Voters have foreclosed one option for a Biden presidency: the liberal steamroller. Two remain open. Biden could try to govern the way Obama and Trump did after they lost control of the House: by relying on executive action. Both presidents felt able to secure only a fraction of their agenda that way, though, and the courts limited them further. Biden will surely push forward with some unilateral action, too, and especially will rescind Trump orders. He’ll restore Obama-era rules on immigration and Planned Parenthood funding, for example. But he must know that executive action is not a formula for a successful presidency.
The alternative would be to make bipartisan deals. When Biden has talked about his past involvement in such deals, a lot of progressives rolled their eyes at the old man’s nostalgia. But he may know something they don’t: McConnell isn’t actually opposed to deal-making, provided it’s of the right type.

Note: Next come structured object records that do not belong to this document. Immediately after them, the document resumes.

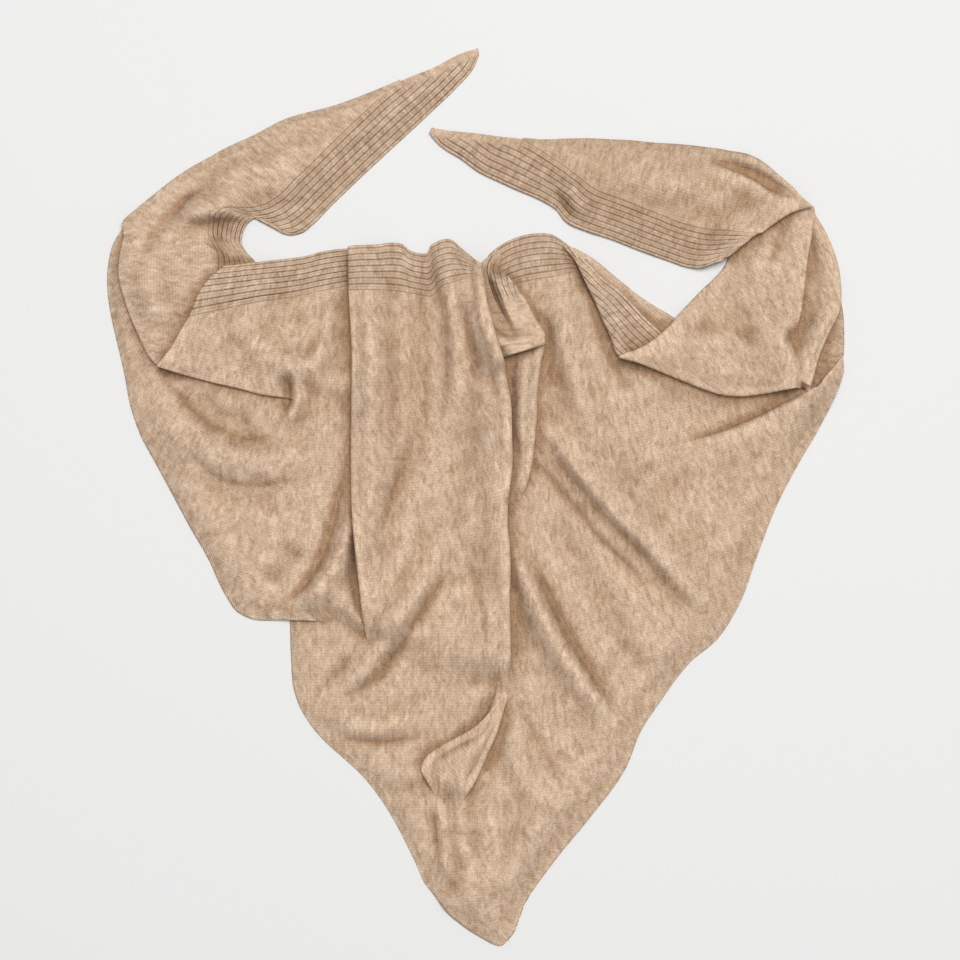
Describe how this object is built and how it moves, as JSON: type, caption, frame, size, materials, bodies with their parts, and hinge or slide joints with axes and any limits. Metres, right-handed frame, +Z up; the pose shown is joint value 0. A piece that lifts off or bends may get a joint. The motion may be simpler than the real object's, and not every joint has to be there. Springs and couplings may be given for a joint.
{
  "type": "knitted triangle scarf laid flat",
  "caption": "Fine knit wool triangle scarf with a ribbed long edge, laid flat with both long points turned up and over.",
  "frame": {"origin": "on the table, under the middle of the laid scarf's outline", "axes": "+Z up off the table, +Y from the lower point towards the ribbed long edge and the two turned-up points, +X to the right as seen from above"},
  "size_m": [0.738, 0.9, 0.0544],
  "materials": {
    "knit": "matte melange knit",
    "rib": "matte ribbed knit"
  },
  "bodies": {
    "root": {"lower_left": "knit", "right_outer": "knit", "right_rib": "rib", "right_panel": "knit", "left_wing": "knit", "left_arm_rib": "rib", "left_arm": "knit", "left_flap_rib": "rib", "left_flap": "knit", "pocket_foot": "knit", "pocket": "rib", "centre_rib": "rib", "centre_panel": "knit", "right_middle": "knit", "right_strip": "rib", "right_turn": "knit", "right_front": "knit", "right_arm_rib": "rib", "right_arm": "knit", "foot_fold": "knit"}
  },
  "joints": []
}
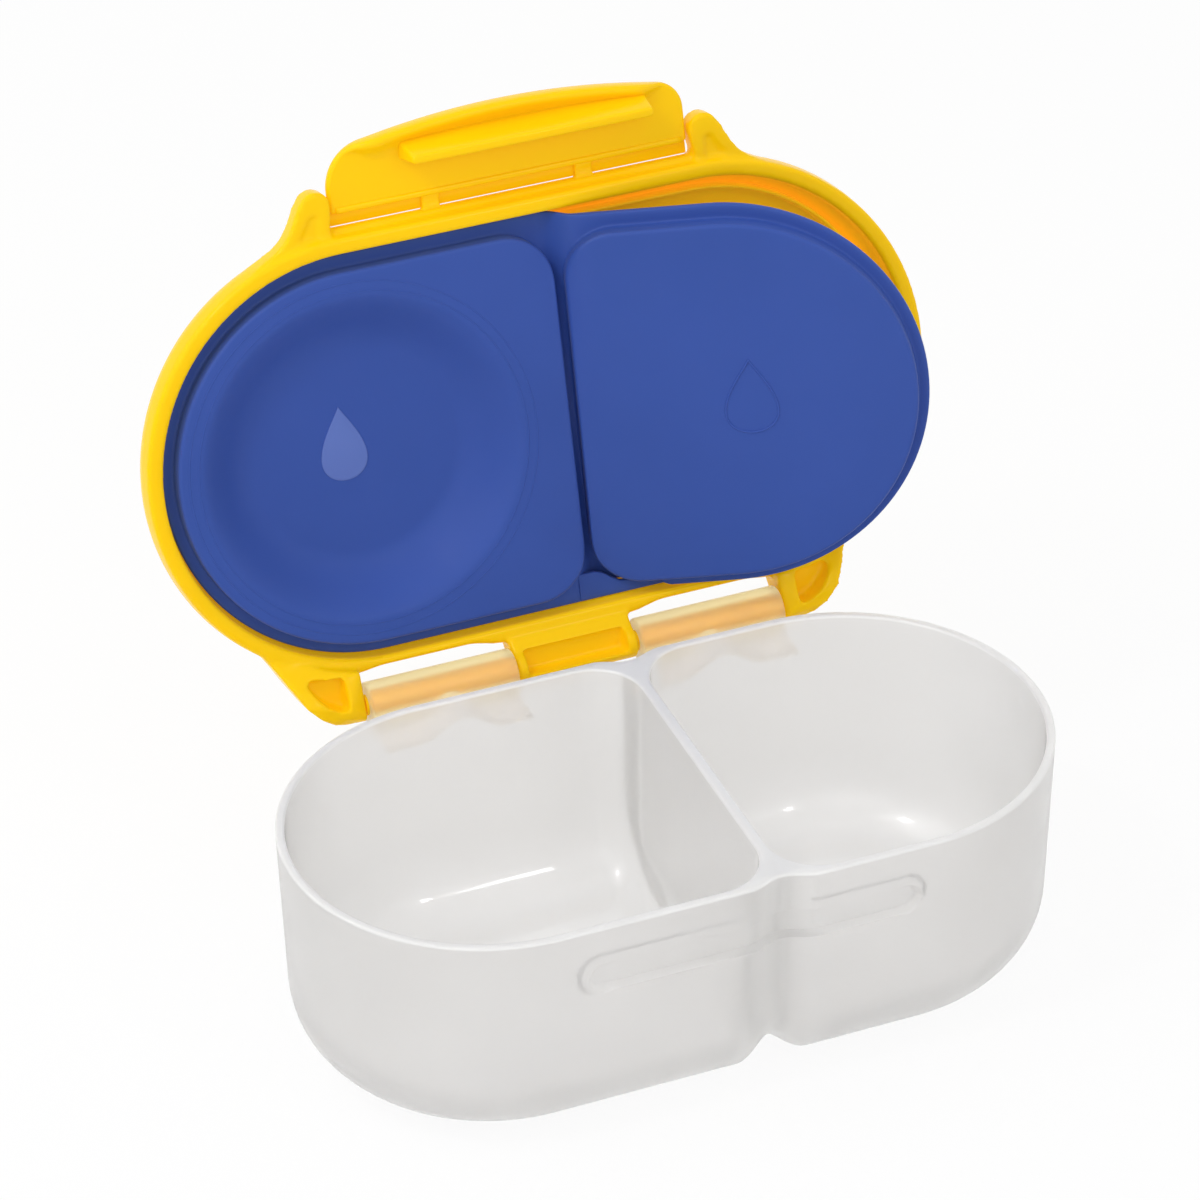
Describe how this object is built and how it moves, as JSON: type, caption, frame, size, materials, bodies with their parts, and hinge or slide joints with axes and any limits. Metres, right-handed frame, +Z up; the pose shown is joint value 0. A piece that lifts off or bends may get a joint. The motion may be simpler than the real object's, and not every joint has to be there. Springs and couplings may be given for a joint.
{
  "type": "toddler snack container",
  "caption": "Oblong two-compartment snack box: frosted tub with a dividing wall, hinged snap lid with a flexing latch, and a soft silicone seal with a pad for each compartment.",
  "frame": {"origin": "middle of the flat underside of the tub, on the table", "axes": "+X along the length towards the flat side of the seal, +Y to the back where the hinge is, +Z up; the lid is stored swung open as in the picture"},
  "size_m": [0.1846, 0.1424, 0.1759],
  "materials": {
    "tub": "frosted translucent polypropylene",
    "lid": "smooth injection-moulded polypropylene",
    "seal": "soft satin silicone"
  },
  "bodies": {
    "tub": {"tub_shell": "tub", "tub_divider": "tub", "hinge_barrel_left": "tub", "hinge_barrel_right": "tub"},
    "lid": {"lid_shell": "lid", "hinge_arm_left": "lid", "hinge_arm_right": "lid", "hinge_centre_block": "lid", "hinge_pin_left": "lid", "hinge_pin_right": "lid", "latch_guard_left": "lid", "latch_guard_right": "lid", "seal_bowl_side": "seal"},
    "latch": {"latch_web_left": "lid", "latch_web_right": "lid", "latch_plate": "lid", "latch_hook_bar": "lid"},
    "seal_flap": {"seal_flat_side": "seal"}
  },
  "joints": [
    {"name": "lid_hinge", "type": "hinge", "parent": "tub", "child": "lid", "pos_m": [0, 0.0561, 0.0519], "axis": [1, 0, 0], "range_deg": [0, 105.4]},
    {"name": "latch_hinge", "type": "hinge", "parent": "lid", "child": "latch", "pos_m": [0, 0.0908, 0.15602], "axis": [1, 0, 0], "range_deg": [0, 90]},
    {"name": "seal_peel", "type": "hinge", "parent": "lid", "child": "seal_flap", "pos_m": [0.0079, 0.07681, 0.10439], "axis": [0.2756, -0.2553, -0.9267], "range_deg": [-23.4, 0]}
  ],
  "couplings": [
    {"joint": "seal_peel", "follows": "lid_hinge", "ratio": -0.22201}
  ]
}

There were two kinds of bipartisan cooperation during the Obama years, when Biden was vice president. In one, Democrats picked off a few Republicans to eke out a majority. McConnell did his best to block that kind of deal, which he believed put a patina of bipartisanship on essentially Democratic legislation. The other kind of bipartisanship involved legislation that had widespread Republican support. Sometimes that was because Republicans had favored similar legislation for years: Trade deals passed under Obama with more Republican than Democratic votes.